In 1Peter 1:3 Peter begins his letter with an accolade of the Father for the great salvation he has provided for us. The word blessed (G2128 – eulogetos) is an adjective which the writers of the New Testament use only to describe God. It is not so exclusively treated in the Septuagint, but even there the word is meant to show great respect for or to celebrate the one to whom it is addressed. The participle (G2127 –eulogeo) is used to refer to Christians, but the adjective (G2128) is used only to praise and celebrate God.

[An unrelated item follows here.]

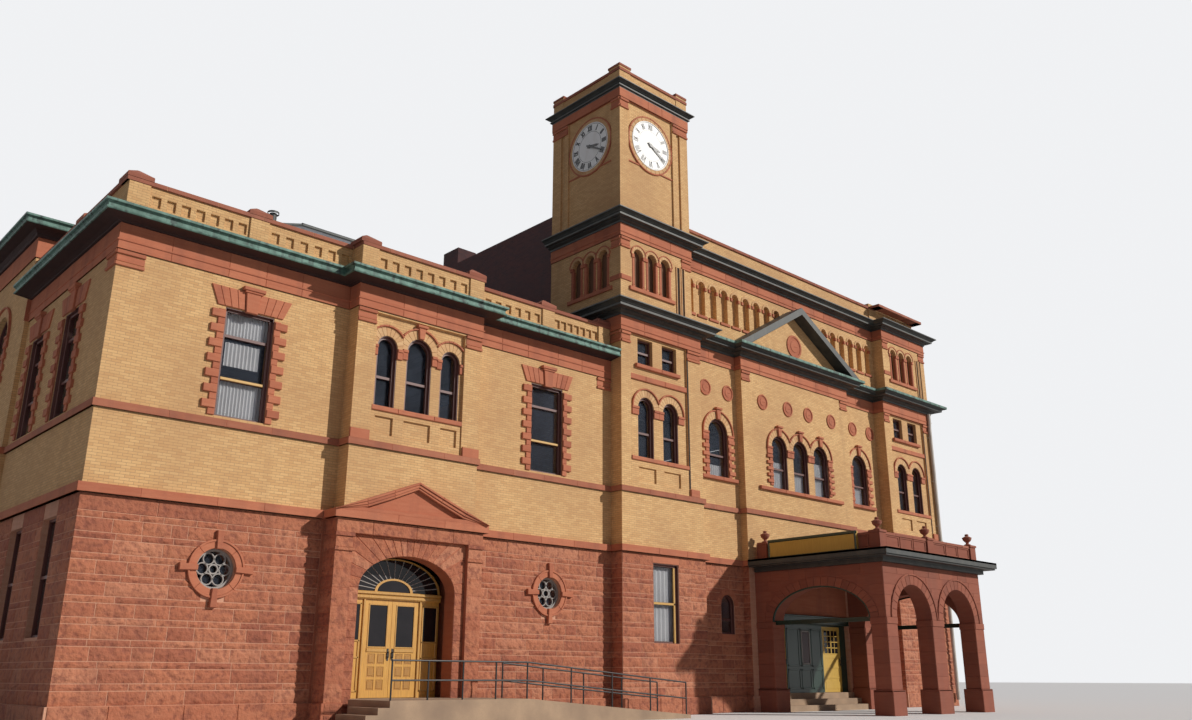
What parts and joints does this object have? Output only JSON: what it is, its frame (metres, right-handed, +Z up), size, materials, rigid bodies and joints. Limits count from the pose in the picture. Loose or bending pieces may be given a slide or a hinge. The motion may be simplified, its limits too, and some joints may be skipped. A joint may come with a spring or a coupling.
{
  "type": "theater",
  "caption": "Brick and sandstone theatre with a pedimented hall wing, a clock tower, an arched portico and doors and clock hands that turn.",
  "frame": {"origin": "left front corner of the hall wing's wall, at ground level", "axes": "+X runs along the front to the right, +Y runs into the building, +Z is up"},
  "size_m": [36.67, 28.5, 22.26],
  "materials": {
    "sandstone": "rock-faced, matte",
    "brick": "matte",
    "concrete": "matte",
    "slate": "matte",
    "copper_green": "weathered",
    "dark_metal": "satin",
    "oak": "varnished",
    "painted_wood": "painted",
    "window_paint": "painted",
    "glass": "clear",
    "dial_white": "satin",
    "hand_black": "painted"
  },
  "bodies": {
    "building": {"bay_arch": "sandstone", "bay_brick": "brick", "bay_jambs": "sandstone", "bay_pediment": "sandstone", "belt_course": "sandstone", "clock_dials": "dial_white", "corner_pavilion_walls": "brick", "eaves_friezes": "brick", "entrance_fanlight": "oak", "entrance_frame": "oak", "entrance_landing": "concrete", "far_clock_hands": "hand_black", "gable_rake": "dark_metal", "gable_wall": "brick", "ground_floor": "concrete", "hall_brick_front": "brick", "hall_brick_sides": "brick", "hall_gutter": "copper_green", "hall_parapet": "sandstone", "hall_roof": "slate", "hall_stone_front": "sandstone", "hall_stone_sides": "sandstone", "landing_railing": "dark_metal", "ledge_course": "sandstone", "portico_arches": "sandstone", "portico_cornice": "copper_green", "portico_parapet": "sandstone", "portico_piers": "sandstone", "portico_screen": "painted_wood", "portico_steps": "concrete", "portico_urns": "sandstone", "sign_board": "painted_wood", "theatre_centre_wall": "brick", "theatre_recess_walls": "brick", "theatre_brick_sides": "brick", "theatre_cornice": "copper_green", "theatre_lintel": "sandstone", "theatre_pavilions": "brick", "theatre_roof": "concrete", "theatre_stone_front": "sandstone", "theatre_stone_sides": "sandstone", "tower_walls": "brick", "upper_cornices": "dark_metal", "upper_floor": "concrete", "upper_friezes": "brick", "upper_front_wall": "brick", "upper_parapets": "brick", "upper_pavilion": "brick", "upper_side_walls": "brick", "window_glass": "glass", "window_sashes": "window_paint", "window_stone": "sandstone"},
    "entrance_leaf_left": {"entrance_leaf_left": "oak"},
    "entrance_leaf_right": {"entrance_leaf_right": "oak"},
    "portico_leaf_left": {"portico_leaf_left": "painted_wood"},
    "portico_leaf_right": {"portico_leaf_right": "painted_wood"},
    "front_hour_hand": {"front_hour_hand": "hand_black"},
    "front_minute_hand": {"front_minute_hand": "hand_black"},
    "left_hour_hand": {"left_hour_hand": "hand_black"},
    "left_minute_hand": {"left_minute_hand": "hand_black"}
  },
  "joints": [
    {"name": "entrance_leaf_left_hinge", "type": "hinge", "parent": "building", "child": "entrance_leaf_left", "pos_m": [7.15, 0.2, 1.8], "axis": [0, 0, -1], "range_deg": [0, 90]},
    {"name": "entrance_leaf_right_hinge", "type": "hinge", "parent": "building", "child": "entrance_leaf_right", "pos_m": [8.75, 0.2, 1.8], "axis": [0, 0, 1], "range_deg": [0, 90]},
    {"name": "portico_leaf_left_hinge", "type": "hinge", "parent": "building", "child": "portico_leaf_left", "pos_m": [23.35, -0.13, 1.8], "axis": [0, 0, -1], "range_deg": [0, 90]},
    {"name": "portico_leaf_right_hinge", "type": "hinge", "parent": "building", "child": "portico_leaf_right", "pos_m": [27.55, -0.13, 1.8], "axis": [0, 0, 1], "range_deg": [0, 90]},
    {"name": "front_minute_hand_arbor", "type": "hinge", "parent": "building", "child": "front_minute_hand", "pos_m": [17.18, -0.5, 19.51], "axis": [0, 1, 0], "continuous": true},
    {"name": "front_hour_hand_arbor", "type": "hinge", "parent": "building", "child": "front_hour_hand", "pos_m": [17.18, -0.5, 19.51], "axis": [0, 1, 0], "continuous": true},
    {"name": "left_minute_hand_arbor", "type": "hinge", "parent": "building", "child": "left_minute_hand", "pos_m": [15.6, 1.08, 19.51], "axis": [1, 0, 0], "continuous": true},
    {"name": "left_hour_hand_arbor", "type": "hinge", "parent": "building", "child": "left_hour_hand", "pos_m": [15.6, 1.08, 19.51], "axis": [1, 0, 0], "continuous": true}
  ],
  "couplings": [
    {"joint": "front_hour_hand_arbor", "follows": "front_minute_hand_arbor", "ratio": 0.083333},
    {"joint": "left_hour_hand_arbor", "follows": "left_minute_hand_arbor", "ratio": 0.083333}
  ]
}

It is also significant that Peter says “Blessed be the God and Father of our Lord, Jesus Christ…” in his doxology, in contrast with “Blessed be the God of Israel”, which was often used in the Old Testament or before Christ (cf. Luke 1:68). No doubt Peter meant to express the fact that Israel, as a nation, had rejected their Messiah, and only those who had received Jesus as their Savior and Lord were then and are now the recipients of God’s grace and peace in abundance (1Peter 1:2; cf. Isaiah 55:1-7).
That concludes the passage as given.